Thrust should be pretty easy to implement with reduce_by_key. If it were me, and I wanted a cub-like approach, I would probably just implement my own block-striding segmented reduce. I’m pretty sure I’ve posted examples of a block-stride segmented reduction here on this forum, but I can’t locate at the moment, so here is something:

$ cat t1530.cu
#include <iostream>

// designed to work only with threads per block = 1024
// K = size of segment
// warp shuffles may need adjustment for 64-bit T
template <typename T>
__global__ void seg_red(const T * __restrict__ in, T * __restrict__ out, const size_t K){

  __shared__ T sdata[32];
  int tid = threadIdx.x;
  unsigned mask = 0xFFFFFFFFU;
  int lane = threadIdx.x % warpSize;    // could be optimized for warpSize = 32
  int warpID = threadIdx.x / warpSize;  // could be optimized for warpSize = 32

  size_t my_idx = threadIdx.x+K*blockIdx.x;
  T sum = 0;
  while (my_idx < K*(blockIdx.x+1)){
    sum += in[my_idx];
    my_idx += blockDim.x;}
// 1st warp-shuffle reduction
  for (int offset = warpSize>>1; offset > 0; offset >>= 1)
     sum += __shfl_down_sync(mask, sum, offset);
  if (lane == 0) sdata[warpID] = sum;
  __syncthreads(); // put warp results in shared mem
// hereafter, just warp 0
  if (warpID == 0){
 // reload val from shared mem
    sum = sdata[lane];
 // final warp-shuffle reduction
    for (int offset = warpSize>>1; offset > 0; offset >>= 1)
       sum += __shfl_down_sync(mask, sum, offset);
    if  (tid == 0) out[blockIdx.x] = sum;
    }
}

typedef float myt;

int main(){

  size_t K = 1048576, M = 200;  // modifiable
  myt *d_in, *d_out, *h_in, *h_out;
  h_in = new myt[K*M];
  h_out = new myt[M];
  cudaMalloc(&d_in, K*M*sizeof(myt));
  cudaMalloc(&d_out, M*sizeof(myt));
  for (int i = 0; i < K*M; i++) h_in[i] = 1;
  cudaMemcpy(d_in, h_in, K*M*sizeof(myt), cudaMemcpyHostToDevice);
  seg_red<<<M, 1024>>>(d_in, d_out, K);
  cudaMemcpy(h_out, d_out, M*sizeof(myt), cudaMemcpyDeviceToHost);
  for (int i = 0; i < M; i++) if (h_out[i] != K){std::cout << "mismatch at: " << i << " was: " << h_out[i] << " should be: " << K << std::endl;  return 0;}
  std::cout << "success" << std::endl;
  return 0;
}

$ nvcc -o t1530 t1530.cu
$ cuda-memcheck ./t1530
========= CUDA-MEMCHECK
success
========= ERROR SUMMARY: 0 errors
$

Thanks for defining the term of the exact name of the operation :)

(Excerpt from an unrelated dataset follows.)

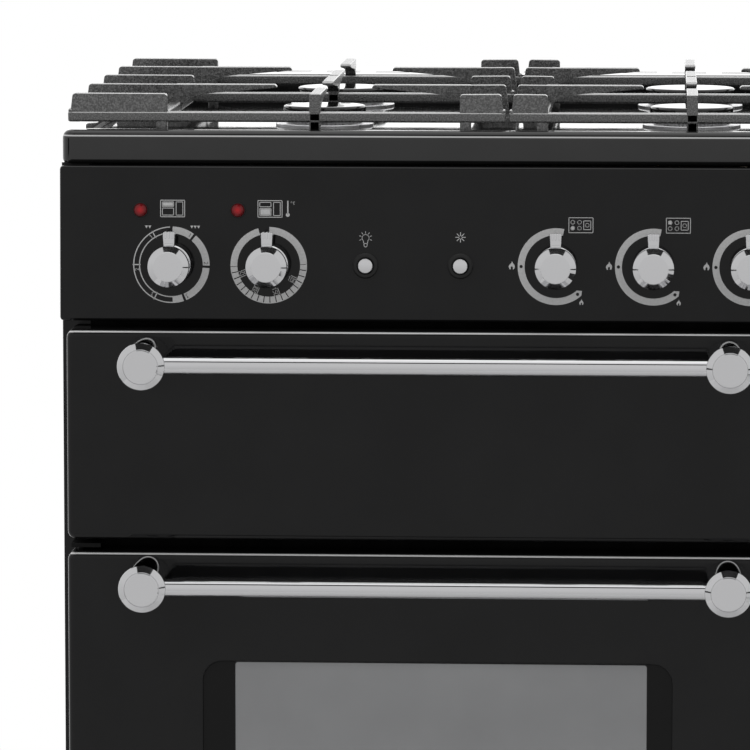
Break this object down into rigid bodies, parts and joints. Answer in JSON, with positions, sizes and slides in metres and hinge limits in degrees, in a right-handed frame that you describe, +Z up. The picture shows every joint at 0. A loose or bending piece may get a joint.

With that I stumbled on your mention of a thrust reduce_by_key implementation here: nvidia - Reduce multiple blocks of equal length that are arranged in a big vector Using CUDA - Stack Overflow

and I also found your very similar implementation of your above reply (breduce kernel) here: nvidia - Computing the mean of 2000 2D-arrays with CUDA C - Stack Overflow

In this particular case, I don’t have different lengths for the subarrays, so the thrust option adds unnecessary overhead. The seg_red and breduce kernels perform very similar as far as timing. At least with an RTX 2070, the breduce kernel looks to be slightly faster.

Of course, all of these approaches are faster than my earlier naive solution of using a for loop with M thrust
calls, as expected. Thanks for the feedback!

Edit: thrust_reduce_by_key approach seems to be slightly faster than the other methods when M is small in this case (e.g. M <= 10)

For many small segments (not your example) my guess would be that thrust performs better than any of the block-reduce methods. And as you mentioned thrust flexibly handles varying segment sizes, with appropriate key array specification.

The block reduce methods can be modified to handle variable segment sizes by passing an array of segment start indices or similar data. The block reduce methods should perform reasonably well when the number of blocks (M) is sufficient to saturate your GPU, and the segment size is comparable to the block size, or larger.